Friday, June 27, 2008

Wheat flour type numbers, like 1050, 550

This numbered classification system is used in Germany to differenciate between different flour types used here, irrespective of which grain is used -wheat, rye, or anything else. The number represents the Ash mass of the flour. The number denotes in gram (g) the mineral content of 100 kg of flour after the flour is burned during ash analysis.
The higher the mineral content, in other words, the higher the number, the more outer parts of the wheat grain are present in the flour. As the outer layers are much richer in minerals than the inner endosperm. The higher the number, the darker it is and the higher is the fiber and mineral content. To make it short, the higher the number, the healthier.
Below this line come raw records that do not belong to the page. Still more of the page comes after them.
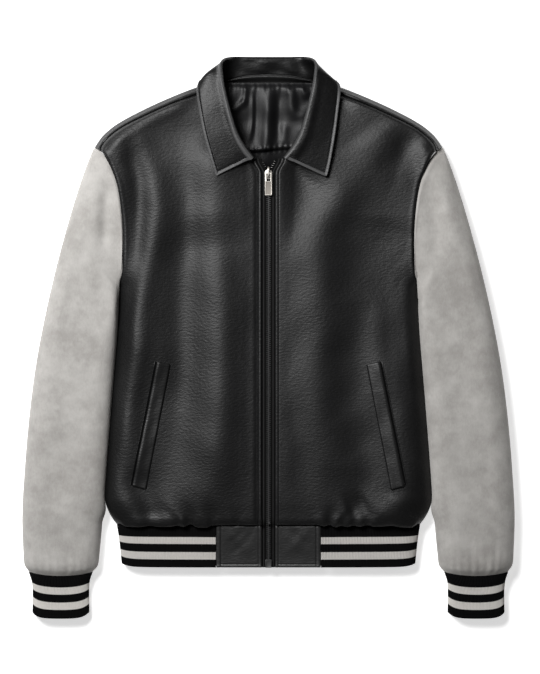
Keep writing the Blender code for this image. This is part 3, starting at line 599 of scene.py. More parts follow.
front = {
    "wall": 1.6, "stitchAt": 5.2,
    # ridges and grooves along the zip edge and the seams: place, height, half width
    "edge": [(2.0, 0.55, 1.9), (0, -0.9, 0.6)], "armhole": [(0, -1.3, 1.4), (4, 0.5, 2.4)],
    "shoulder": [(4, 0.6, 1.8)],
    # the shoulder seam's own groove, near the collar and beyond: depths, half widths
    "shoulderGroove": ((3.4, 2.4), (3.0, 1.5)),
    # beside the zip: the stitched groove's depth and half width, and the dip beyond it
    "grooves": {-1: (1.0, 0.7, 1.5), +1: (0.45, 0.5, 0.0)},
    # the fronts fall away below the collar: line of its edge, depth, reach down to it and back up
    "collarDip": ((20, 248), (80, 220), {-1: 3.5, +1: 9.0}, 31.0, 120.0),
    # strokes on each front: plan points with x from the middle outwards, half width, height
    "swells": {
        -1: [(((70, 200), (65, 20), (65, -120), (75, -250)), 26, 7.0),  # the long swell beside the zip
             (((70, 290), (75, 200), (70, 120)), 55, 8.0),  # its broad top below the collar
             (((140, 350), (110, 200), (120, 60), (120, -60), (135, -220)), 24, -7.0),  # the hollow beyond it
             (((10, 120), (-15, 70), (-20, -60), (5, -200)), 24, -7.0),  # the dip at the zip
             (((200, 340), (155, 200), (170, 80), (195, 0), (250, -110)), 17, 4.0),  # fold before the armhole
             (((180, 310), (190, 260), (180, 210), (185, 60)), 13, -3.5),  # crease between it and the armhole
             (((180, 300), (215, 260), (220, 210), (250, 170)), 40, 7.0),  # fullness at the sleeve's cap
             (((85, 345), (175, 315), (225, 230)), 34, 7.0),  # and along the shoulder
             (((160, 60), (190, -65), (205, -190)), 17, 4.5),  # swell behind the pocket
             (((180, -10), (155, -150), (160, -280)), 42, -7.0),  # hollow under the pocket
             (((100, -110), (75, -190), (110, -265)), 30, 2.5),
             (((210, -200), (175, -210), (150, -270)), 19, -5.0)],
        +1: [(((170, 270), (135, 235), (100, 195), (70, 135), (75, 0), (70, -110), (110, -230)), 30, 5.0),
             (((185, 265), (165, 200), (125, 140), (160, 45), (120, -55), (165, -210)), 45, -7.0),
             (((15, 150), (0, 0), (-5, -215)), 14, 4.5),
             (((200, 145), (185, 60), (200, -25), (215, -120)), 13, 1.5),
             (((170, 170), (170, 115), (215, 100)), 45, -4.5),  # hollow in front of the armhole
             (((165, 285), (180, 265), (150, 220)), 15, -2.5),
             (((210, 280), (215, 265), (220, 205)), 13, 4.5),
             (((135, 290), (155, 265), (190, 250)), 43, 3.5),  # fullness at the shoulder
             (((155, 80), (150, -5), (160, -100)), 19, 3.5),  # swell behind the pocket
             (((100, -110), (140, -175), (105, -245)), 26, -4.5),
             (((155, -260), (180, -230), (185, -210)), 17, 4.5),
             (((105, -240), (140, -225)), 16, -4.0), (((35, -70), (45, -145), (55, -265)), 19, -2.0)],
    },
    # gathers above the hem seam: x, half width at the seam, depth
    "tucks": {-1: [(43, 4, 1.4), (78, 3.5, 2.4), (108, 3.5, 5.2), (126, 4, 1.8), (165, 6, 2.0)],
              +1: [(60, 4, 0.8), (84, 3.5, 4.4), (101, 4, 2.2), (118, 4, 2.6), (136, 4, 3.0), (170, 6, 1.6)]},
    "tuckReach": 42.0, "tuckSpread": 0.32, "tuckLean": 0.12, "dropTab": 6.5, "dropKnit": 14.0,
    "rollDepth": 10.0,
    # how far the leather hangs past the hem seam, at the tab and at the knit, and at least
    "over": (1.6, 6.0), "least": 0.4, "hang": 6.75,
    # how deep the hollows go, beside the zip and beyond
    "limit": (5.0, 20.0),
    # folds fade out over these lengths, from the zip edge and from the sides: start, length
    "calmZip": (4, 24), "calmSide": (2, 26),
    # a tuck's hollow and the ridge beside it: shares of its depth, and the ridge's distance in widths
    "tuckHollow": 1.3, "tuckRidge": 0.35, "tuckBeside": 1.9,
    # slow waves over the fronts and along the hanging edge: height, size
    "waves": (0.5, 58), "edgeWaves": (1.0, 62),
}


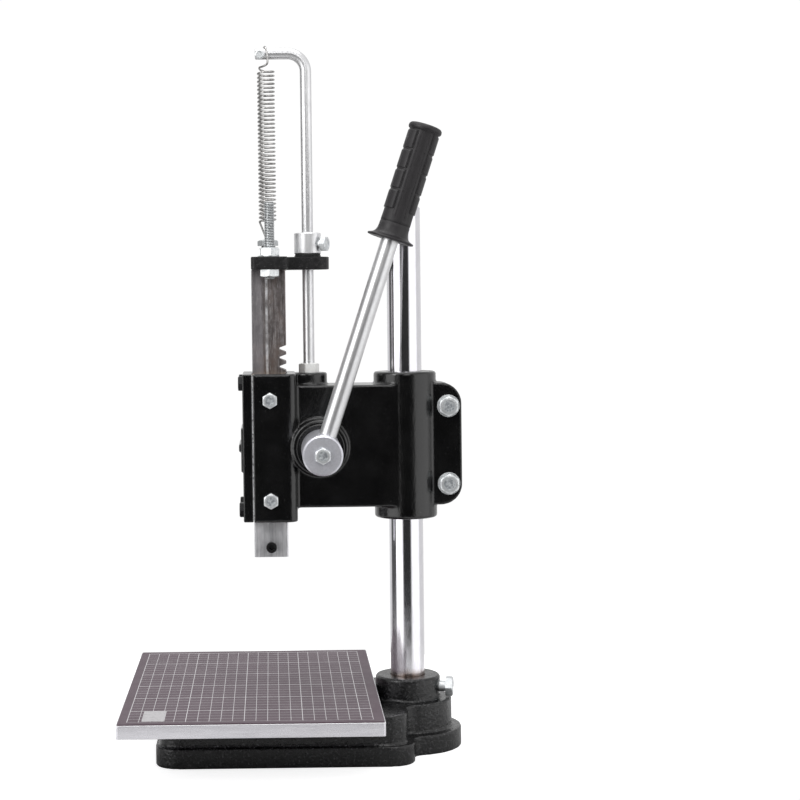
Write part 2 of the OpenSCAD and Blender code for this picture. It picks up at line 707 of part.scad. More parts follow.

Here is a table from Wikipedia on wheat flour type numbers
Ash Protein Wheat flour type
US German French
~0.4% ~9% pastry flour 405 45
~0.55% ~11% all-purpose flour 550 55
~0.8% ~14% high gluten flour 812 80
~1% ~15% first clear flour 1050 110
>1.5% ~13% white whole wheat 1600 150

This table is only a rough guideline for converting bread recipes. Since the American flour types are not standardized, the numbers may differ between manufacturers.

1 comment:

Ruchika said...

Wow! You are right that they never use a system like this in USA.